Would you copy out the whole listing exactly as given?

--- BEGIN DATA EXTRACT ---

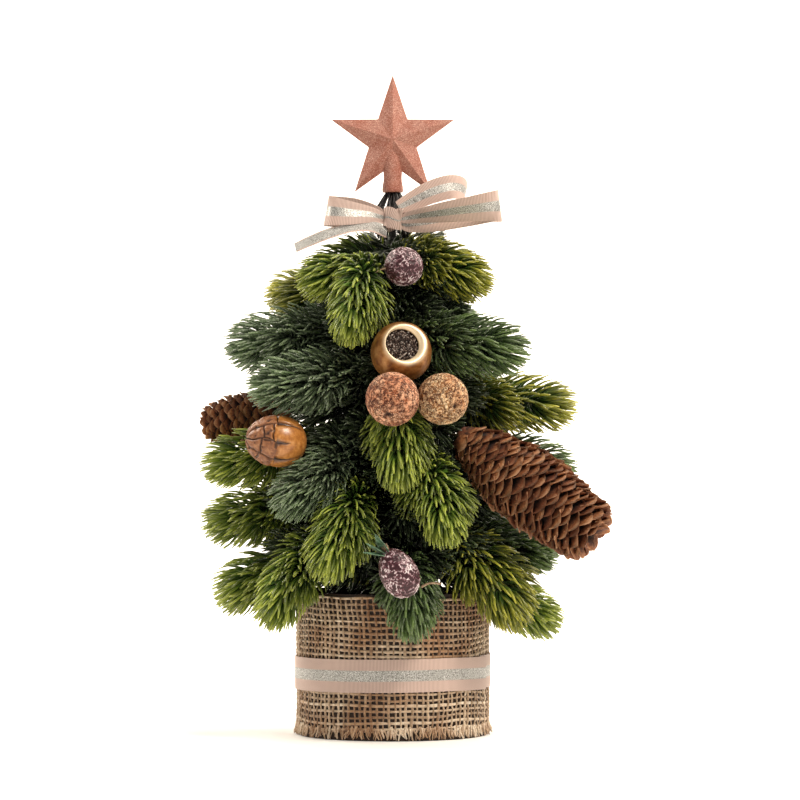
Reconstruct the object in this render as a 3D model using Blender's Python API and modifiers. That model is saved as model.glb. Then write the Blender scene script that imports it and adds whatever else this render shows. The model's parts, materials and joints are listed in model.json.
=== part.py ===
"""An artificial tabletop tree: wired needle branches on a taped rod, cast into a weighted pot.

The pot is dressed in burlap and a ribbon. A star slips over the top of the rod, a ribbon bow is
tied under it, and dried cones, pods and frosted berries are wired in among the branches.

Units are metres, +Z up. The origin is the middle of the pot's underside, and the front faces -Y.
Azimuths are degrees about the trunk, from 0 at the front to 90 at +X.
"""

import math

import bmesh
import bpy
from mathutils import Vector

MM = 0.001
GAP = 0.3 * MM  # left between pieces that touch, and round pieces that fit in each other

# Overall
TREE_HEIGHT = 450 * MM  # floor to the star's tip
SPREAD = 120 * MM  # radius that the widest needles reach
CROWN_DROP = 105 * MM  # from the star's tip down to the topmost branches

# Pot, with what dresses it
POT_RADIUS = 64.6 * MM
POT_HEIGHT = 98 * MM
POT_WALL = 2 * MM
POT_FLOOR = 2.5 * MM
BALLAST_FREEBOARD = 8 * MM  # the plaster's top, below the rim
WRAP_THICKNESS = 1.3 * MM
WRAP_HEIGHT = 96.5 * MM
WRAP_LIFT = 1 * MM  # the hem hangs this far off the floor
RIBBON_WIDTH = 23.5 * MM
RIBBON_THICKNESS = 0.6 * MM
RIBBON_LIFT = 31.5 * MM

# Trunk
ROD_RADIUS = 2.4 * MM
ROD_FOOT = 8 * MM  # height of the rod's lower end, cast into the plaster
TAPE_THICKNESS = 1.6 * MM
TAPE_CLEARANCE = 4 * MM  # tape's lower edge above the plaster

# Stems bundled under the star
STEM_COUNT = 14
STEM_RADIUS = 0.75 * MM
STEM_SPLAY = 12.5 * MM  # how far the stems stand out at their lower ends
STEM_FALL = 32 * MM  # height of the splayed stems
BUNDLE_RADIUS = 5 * MM
BUNDLE_INSERT = 12 * MM  # how far the bundle goes up into the star's socket

# Star
STAR_RADIUS = 43.3 * MM
STAR_INNER_RADIUS = 17.3 * MM
STAR_HALF_DEPTH = 9 * MM
STAR_EDGE = 1.6 * MM
STAR_WALL = 1.5 * MM
SOCKET_BELOW_CENTRE = 36.2 * MM  # the socket's mouth, below the star's middle
SOCKET_MOUTH_RADIUS = 7.4 * MM
SOCKET_TOP_RADIUS = 4.9 * MM
SOCKET_LENGTH = 40 * MM
ROD_IN_SOCKET = 24 * MM
SOCKET_CLEARANCE = 0.5 * MM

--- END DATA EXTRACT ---

[ANSWER BELOW]
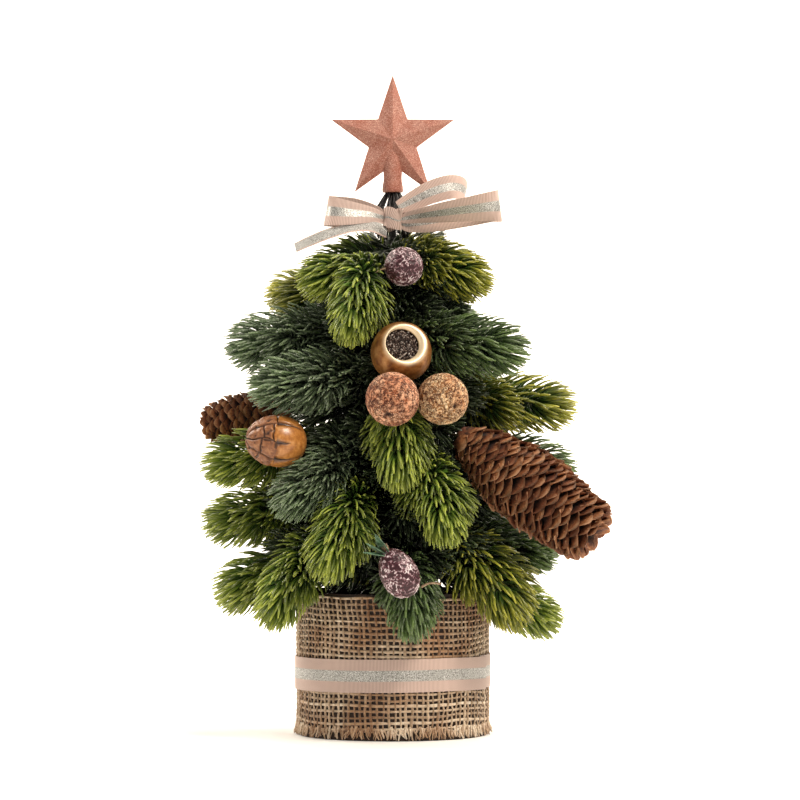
Reconstruct the object in this render as a 3D model using Blender's Python API and modifiers. That model is saved as model.glb. Then write the Blender scene script that imports it and adds whatever else this render shows. The model's parts, materials and joints are listed in model.json.
=== part.py ===
"""An artificial tabletop tree: wired needle branches on a taped rod, cast into a weighted pot.

The pot is dressed in burlap and a ribbon. A star slips over the top of the rod, a ribbon bow is
tied under it, and dried cones, pods and frosted berries are wired in among the branches.

Units are metres, +Z up. The origin is the middle of the pot's underside, and the front faces -Y.
Azimuths are degrees about the trunk, from 0 at the front to 90 at +X.
"""

import math

import bmesh
import bpy
from mathutils import Vector

MM = 0.001
GAP = 0.3 * MM  # left between pieces that touch, and round pieces that fit in each other

# Overall
TREE_HEIGHT = 450 * MM  # floor to the star's tip
SPREAD = 120 * MM  # radius that the widest needles reach
CROWN_DROP = 105 * MM  # from the star's tip down to the topmost branches

# Pot, with what dresses it
POT_RADIUS = 64.6 * MM
POT_HEIGHT = 98 * MM
POT_WALL = 2 * MM
POT_FLOOR = 2.5 * MM
BALLAST_FREEBOARD = 8 * MM  # the plaster's top, below the rim
WRAP_THICKNESS = 1.3 * MM
WRAP_HEIGHT = 96.5 * MM
WRAP_LIFT = 1 * MM  # the hem hangs this far off the floor
RIBBON_WIDTH = 23.5 * MM
RIBBON_THICKNESS = 0.6 * MM
RIBBON_LIFT = 31.5 * MM

# Trunk
ROD_RADIUS = 2.4 * MM
ROD_FOOT = 8 * MM  # height of the rod's lower end, cast into the plaster
TAPE_THICKNESS = 1.6 * MM
TAPE_CLEARANCE = 4 * MM  # tape's lower edge above the plaster

# Stems bundled under the star
STEM_COUNT = 14
STEM_RADIUS = 0.75 * MM
STEM_SPLAY = 12.5 * MM  # how far the stems stand out at their lower ends
STEM_FALL = 32 * MM  # height of the splayed stems
BUNDLE_RADIUS = 5 * MM
BUNDLE_INSERT = 12 * MM  # how far the bundle goes up into the star's socket

# Star
STAR_RADIUS = 43.3 * MM
STAR_INNER_RADIUS = 17.3 * MM
STAR_HALF_DEPTH = 9 * MM
STAR_EDGE = 1.6 * MM
STAR_WALL = 1.5 * MM
SOCKET_BELOW_CENTRE = 36.2 * MM  # the socket's mouth, below the star's middle
SOCKET_MOUTH_RADIUS = 7.4 * MM
SOCKET_TOP_RADIUS = 4.9 * MM
SOCKET_LENGTH = 40 * MM
ROD_IN_SOCKET = 24 * MM
SOCKET_CLEARANCE = 0.5 * MM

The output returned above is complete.